Book Review: The Darkling
Book Reviewed by Robert Fleming
This debut novel, by Keoni Anderson, has all of the earmarks of one of the pulps from the golden age of science fiction, with Henry, the fresh-scrubbed California high school student, at the center of a nasty alien race war. All Henry wants to do is to better his hardscabble life and gain admittance to a good school. Those admirable plans are detailed when he finds alien artifacts and gets involved with two space travelers, Mor Ray and Sofa Re.
Old school writers of the genre like Pohl, Asmov, Lieber, and van Vogt would have made everything bland and vanilla, but not Anderson, who provides some soulful flavor to this space opera much like sci-fi pioneers Samuel Delany or Octavia Butler would do. He makes it funky, exciting and fresh.

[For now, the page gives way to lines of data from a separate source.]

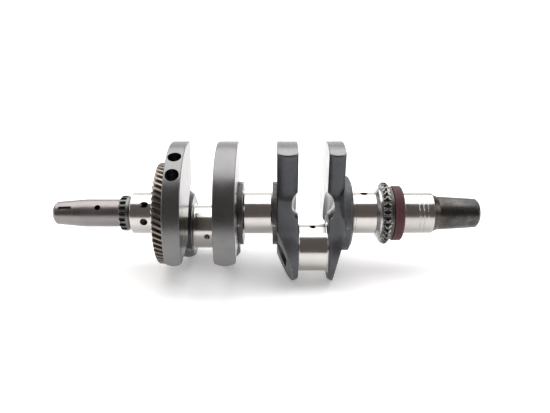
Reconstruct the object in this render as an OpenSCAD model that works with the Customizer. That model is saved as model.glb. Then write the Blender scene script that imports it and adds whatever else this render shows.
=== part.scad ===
/* [Crank throws] */
// Distance from the crank axis to each crankpin axis, half the stroke
throw = 36.75; // [30:0.25:44]
// Distance from the middle of the crank to the middle of each crankpin
pin_centre = 53.6; // [48:0.2:62]
// Free length of each crankpin between its webs
pin_gap = 28.8; // [24:0.2:36]
// Crankpin diameter
pin_d = 46; // [38:0.5:54]
// Main journal diameter
main_d = 42; // [35:0.5:50]
// Angle of each throw on either side of straight down
throw_angle = 45; // [30:1:60]

/* [Webs] */
// Thickness of the two webs beside the centre journal
inner_web_t = 20.3; // [16:0.1:26]
// Thickness of the two webs at the outer ends
outer_web_t = 16.3; // [13:0.1:22]
// Radius of the counterweight rims
rim_r = 72.5; // [64:0.5:84]
// Half of the angle that a counterweight spans
rim_half_angle = 66; // [50:1:78]
// Radius of the cheek around the crankpin
cheek_r = 33; // [30:0.5:38]
// Height above the axis where the cheek runs into the counterweight
waist_height = 2; // [-6:0.5:6]
// Height above the axis where the cheek's own sides end, inside the counterweight
cheek_top = 13; // [10:0.5:20]
// How far the sides of a counterweight bulge at mid thickness
weight_bulge = 4; // [1:0.5:6]
// How far the sides of a cheek bulge at mid thickness
cheek_bulge = 2.5; // [1:0.5:5]
// Thickness left at the tip of each cheek by the bevel
tip_t = 4.6; // [3:0.2:9]
// Distance below the axis where the bevel starts
bevel_start = 32; // [22:0.5:40]
// Distance from the crankpin axis to the middle of the round channel in each web's pin side
channel_reach = 45; // [44:0.5:50]
// Radius of that channel's section
channel_r = 12; // [8:0.5:12]
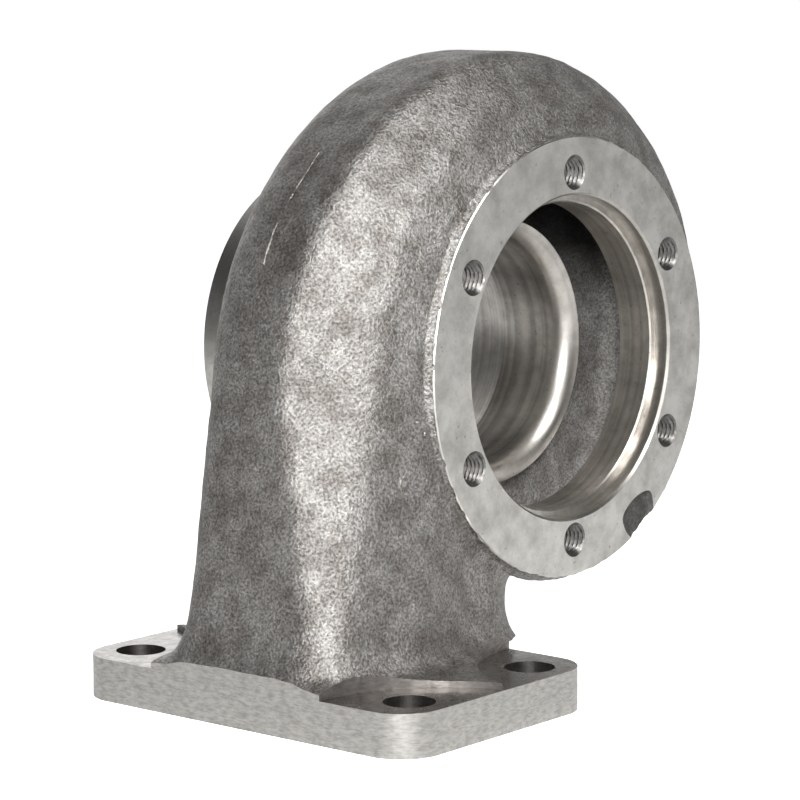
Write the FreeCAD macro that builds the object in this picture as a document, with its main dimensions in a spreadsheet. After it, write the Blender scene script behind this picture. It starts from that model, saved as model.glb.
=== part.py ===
"""Turbine housing of a turbocharger: one iron casting with machined faces.

Frame: X to the right, Y towards the exhaust outlet, Z up, in millimetres.
The origin is on the underside of the foot, at the centre of its four bolt holes.
The turbine axis is parallel to Y. The ring that takes the bearing housing faces -Y.
"""
import FreeCAD, Part
import math
import os
import re

import Sketcher
from FreeCAD import Placement, Rotation, Vector

doc = FreeCAD.newDocument("turbine_housing")

# Driving dimensions
DIMENSIONS = [
    ("axis_offset", 61.3, "turbine axis, to the right of the inlet centre"),
    ("axis_height", 81.9, "turbine axis above the underside of the foot"),
    ("ring_setback", 28.9, "ring face in front of the inlet centre"),
    ("wall", 5.5, "cast wall of the scroll"),
    # scroll: reach is the outer radius about the turbine axis, and it falls along the wrap
    ("scroll_wrap", 300.0, "angle from the level of the axis to the tongue"),
    ("reach_0", 87.0, "at the left, level with the axis"),
    ("fall_1", 0.0736, "fall of the reach, as a share of it, one sixth of the wrap on"),
    ("fall_2", 0.1172, "two sixths on"),
    ("fall_3", 0.1575, "three sixths on"),
    ("fall_4", 0.2161, "four sixths on"),
    ("fall_5", 0.2977, "five sixths on"),
    ("fall_6", 0.3851, "at the tongue"),
    ("root_start", 35.0, "inner side of the skin, buried in the hub, at the start"),
    ("tongue_skin", 9.5, "depth of the skin at the tongue, from its outside to its inner side"),
    ("front_start", 23.0, "front of the shoulder, ahead of the inlet centre, at the start"),
    ("front_end", 20.0, "front of the shoulder at the tongue"),
    ("ring_step", 0.6, "ring face stands this far proud of the skin beside it"),
    ("meet_outside", 1.0, "the front of the skin levels off this far outside the ring, at the start"),
    ("meet_tongue", 6.5, "and this far inside the reach at the tongue"),
    ("meet_power", 3.0, "how late along the wrap it moves in"),
    ("back_start", 24.0, "back of the scroll behind the inlet centre, at the start"),
    ("back_end", 2.0, "back of the scroll at the tongue"),
    ("back_power", 1.6, "how late along the wrap the back comes in"),
    ("shoulder_depth_start", 15.5, "sloped front shoulder, along the axis, at the start"),
    ("shoulder_depth_end", 3.0, "at the tongue"),
    ("depth_power", 0.8, "how early along the wrap that depth shrinks"),
    ("shoulder_share_start", 0.533, "sloped front shoulder, across, as a share of the front, at the start"),
    ("shoulder_share_end", 0.308, "at the tongue"),
    ("share_power", 1.5, "how late along the wrap that share shrinks"),
    ("crease_cut", 2.5, "eased edge between outer flank and shoulder, at the start"),
    ("shoulder_cut", 0.25, "eased edge between shoulder and front, as a share of each side"),
    ("root_cut", 4.0, "eased front edge at the hub, at the start"),
    ("root_back_round", 8.0, "round back edge at the hub, at the start"),
    ("back_round", 16.0, "round edge between outer flank and back, at the start"),
    ("end_round", 0.25, "share of the rounds left at the tongue"),
    # neck between the scroll and the foot
    ("neck_left", 33.2, "left side of the neck above the flare, from the inlet centre"),
    ("neck_right", 38.5, "right side of the neck where its flare meets the foot"),
    ("neck_waist", 35.8, "right side of the neck above the flare, its narrowest place"),
    ("flare_left", 38.2, "left side of the neck where its flare meets the foot, before milling"),
    ("flare_front", 32.0, "front right corner where the flare meets the foot"),
    ("flare_back", 27.5, "back where the flare meets the foot"),
    ("flare_height", 9.0, "height of the flare above the foot"),
    # gas passage
    ("port_across", 54.0, "inlet port along X"),
    ("port_along", 36.0, "inlet port along Y"),
    ("port_round", 8.0, "corners of the inlet port"),
    ("passage_root", 34.0, "inner side of the passage, outer side of the shroud lip"),
    ("tongue_wall", 7.0, "wall outside the passage at the tongue"),
    ("passage_back_end", 7.0, "passage's back, ahead of the inlet centre, at the tongue"),
    ("passage_round", 11.0, "corners of the passage at the start"),
    # ring, register and wheel chamber
    ("ring_diameter", 112.0, "ring that takes the bearing housing"),
    ("ring_thickness", 7.0, "straight edge of the ring"),
    ("stud_circle", 94.0, "pitch circle of the tapped holes"),
    ("stud_count", 6.0, "tapped holes, M8"),
    ("tap_bore", 6.8, "core of the M8 thread"),
    ("tap_depth", 17.0, "depth of the tapped hole"),
    ("register_bore", 82.6, "register of the bearing housing"),
    ("register_depth", 4.5, "depth of the register"),
    ("chamber_bore", 78.8, "wheel chamber"),
    ("chamber_depth", 14.4, "ring face to the front of the volute slot"),
    ("lip_depth", 24.0, "ring face to the shroud lip"),
    ("lip_round", 4.0, "rounding of the lip into the exducer bore"),
    ("exducer_bore", 58.4, "shroud bore round the turbine wheel"),
    ("exducer_length", 18.0, "straight part of the shroud bore behind the lip"),
    ("relief_radius", 5.3, "unmachined hollow at the rim of the ring"),
    ("relief_depth", 1.0, "depth of that hollow"),
    ("relief_reach", 51.9, "its centre from the turbine axis"),
    ("relief_angle", -57.4, "its place round the ring"),
    # hub and outlet
    ("hub_waist", 49.0, "radius of the cast hub behind the ring"),
    ("hub_back", 45.0, "radius of the cast hub towards the outlet"),
    ("outlet_reach", 57.8, "outlet face behind the inlet centre"),
    ("outlet_diameter", 92.0, "clamp flange of the outlet"),
    ("outlet_rim", 4.2, "width of the clamp flange at its edge"),
    ("outlet_groove", 84.0, "diameter of the groove behind the clamp flange"),
    ("outlet_groove_width", 5.5, "width of that groove"),
    ("outlet_bore", 76.0, "outlet bore at its face"),
    # foot
    ("foot_across", 71.6, "foot along X"),
    ("foot_along", 109.2, "foot along Y"),
    ("foot_thickness", 10.7, "foot at its spotfaces"),
    ("foot_cast_rise", 1.6, "cast top above the spotfaces"),
    ("foot_corner", 11.0, "corner radius of the foot"),
    ("foot_holes_across", 45.6, "bolt holes along X"),
    ("foot_holes_along", 88.3, "bolt holes along Y"),
    ("foot_hole", 12.5, "diameter of the bolt holes"),
    ("spotface_radius", 29.0, "spotface about each corner of the foot"),
]
FALL_COUNT = 6
SCROLL_COUNT = 2 * FALL_COUNT
PASSAGE_COUNT = 4 * FALL_COUNT
NEAREST_COUNT = 4
TOP_STUD_ANGLE = 90.0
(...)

Anderson's creation is, in a sense, an exceptional space morality play with a classic good guy-bad guy face-off. It features its hero, Sofa Re, and its villian, Mor Ray, locked in bitter conflict. Their strategic chess match over the control of the Darkling, an alien creature which the government wants for further study, has some very dramatic moments. Often, the Darkling steals several scenes with its intriguing extraterrestial back story and supernatural abilities.
Anderson can write, Anderson can conjure, Anderson can dazzle. Here Anderson uses the favored language of the old sci-fi masters to create the back story of the alien saga: "Sofa Re became the Darkling's protector. People sought to force Sofa Re to use the Darklings for experiments. Sofa Re could make sure the Darklings wouldn't die from the experiment. They wanted the fluid the Darklings could create. Also, they wanted to see if they could super soldiers." A feasible back story in a drama like this one is so important to fuel the conflicts and challenges of the primary plot.
However, the main focus belongs to Henry, whose innocence is altered from the moment of his first encounter with Sofa Re and the Darkling. He is changed not only mentally but physically when he becomes host to the alien, and his petty concerns fall away with the sheer importance of the earth's survival. Spike, Curly, and Goldmine, as characters, add a ghetto roughneck feel to the events, but they are only spicy seasoning to the main course. While Spike has a mother, who he admits she is "a crack ho," Henry has an adoring, supporting mother. Anderson is very careful to let Henry's characteristic good values and instincts rise above the mayhem around him.
And there is a lot of blood and gore. Lots of action and explosions. Wisely, Anderson provides a series of lulls between the series of clashes to allow the readers to acquaint themselves with the major characters and the supporting cast. When the minions of Mor Ray and Sofa Re clash, the civilians and police are always caught in the middle. The author know how to build tension and suspense. However, there is a glorious mix of the old and new, a blend of hardcore sci-fi ingredients and the contemporary Earth-bound locales, all designed to entice interest to get to the book's thrilling conclusion.
Written in a very visual, engaging style, The Darkling has something for everybody who enjoys the pleasures of a solid science fiction novels, with extraterrestials, time travel, some apocalyptic touches, anti-government sentiment, and heroes and villains. Like all entertaining books in this genre, it possesses an electric spark to its story and effective writing. Wonder what Anderson will do for a literary encore.